The less personal information that passes through the edge, the less there is to expose, protect, delete and explain.

What this means in practice

For Australian websites handling personal information, edge security should now be treated as part of the privacy control set. That usually means:

  • placing the site behind a CDN or edge security layer
  • enabling WAF protection for common application attacks
  • applying rate limits to login, registration, password reset, checkout, search and API endpoints
  • using bot management to detect scraping, credential stuffing and automated abuse
  • locking down the origin so attackers cannot bypass edge controls
  • logging enough request metadata to support investigation and breach assessment
  • reviewing what personal information appears in URLs, headers, cookies, logs and analytics
  • applying retention and deletion rules to CDN logs, application logs and third-party tools

The important point is not that every website needs the same controls. A simple contact form does not create the same risk as an ecommerce account portal or health booking system. The point is that the controls should match the risk created by the personal information being handled.

That is the practical meaning of “reasonable steps”.

The takeaway

Edge security has moved from being a performance and availability issue to being a privacy compliance issue.

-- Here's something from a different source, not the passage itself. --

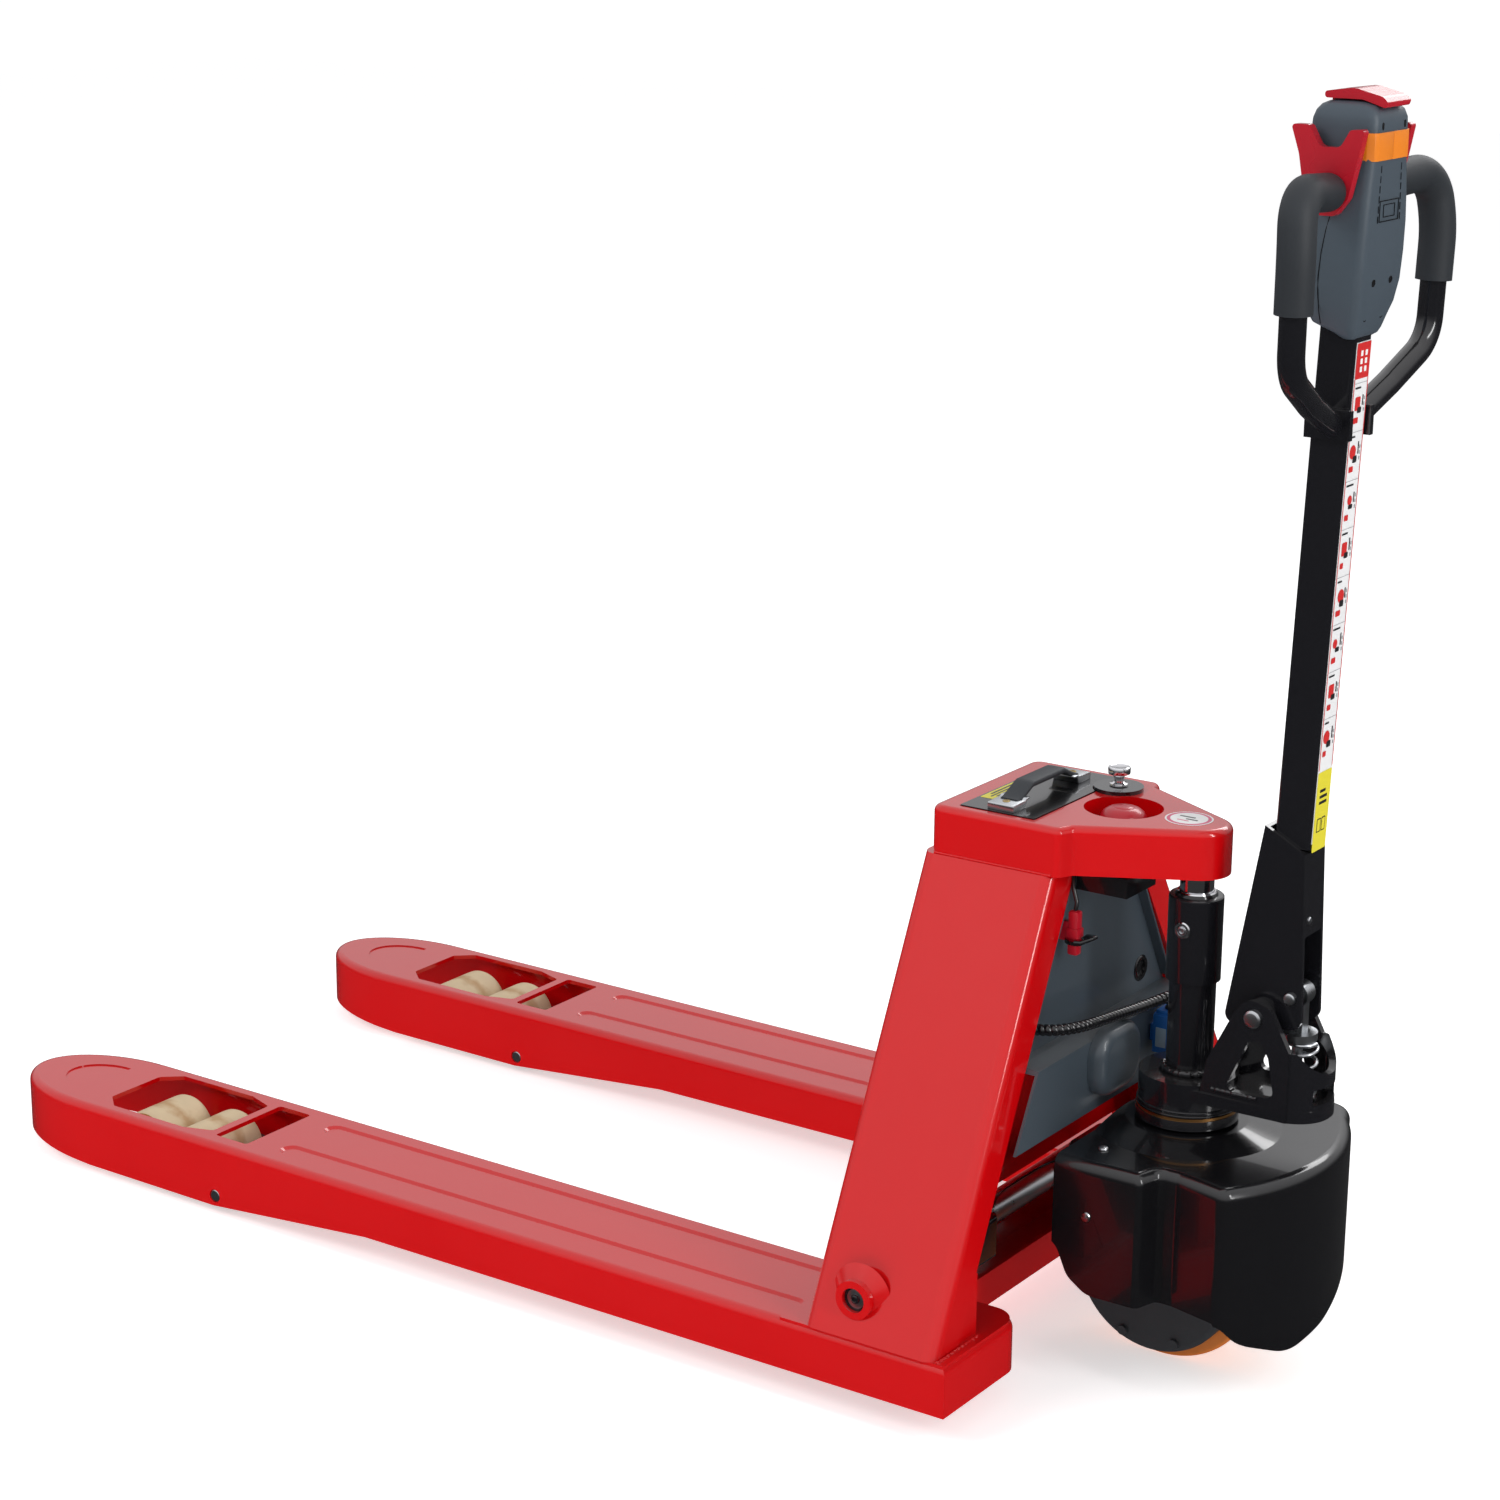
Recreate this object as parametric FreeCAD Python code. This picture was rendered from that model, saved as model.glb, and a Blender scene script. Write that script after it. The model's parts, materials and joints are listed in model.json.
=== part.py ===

For Australian businesses, Essential Eight remains a sensible baseline. But it does not prove that a public-facing website, API or customer portal is protected against the most common ways personal information is abused online.

If personal information is collected, accessed or processed through the web application, then WAF, bot management, rate limiting, origin protection, API controls, logging and data minimisation all become part of the privacy compliance conversation.

The question is no longer just whether the business has implemented Essential Eight.

The better question is: if an attacker came through the front door of the website, could the business show it had taken reasonable technical steps to protect the personal information behind it?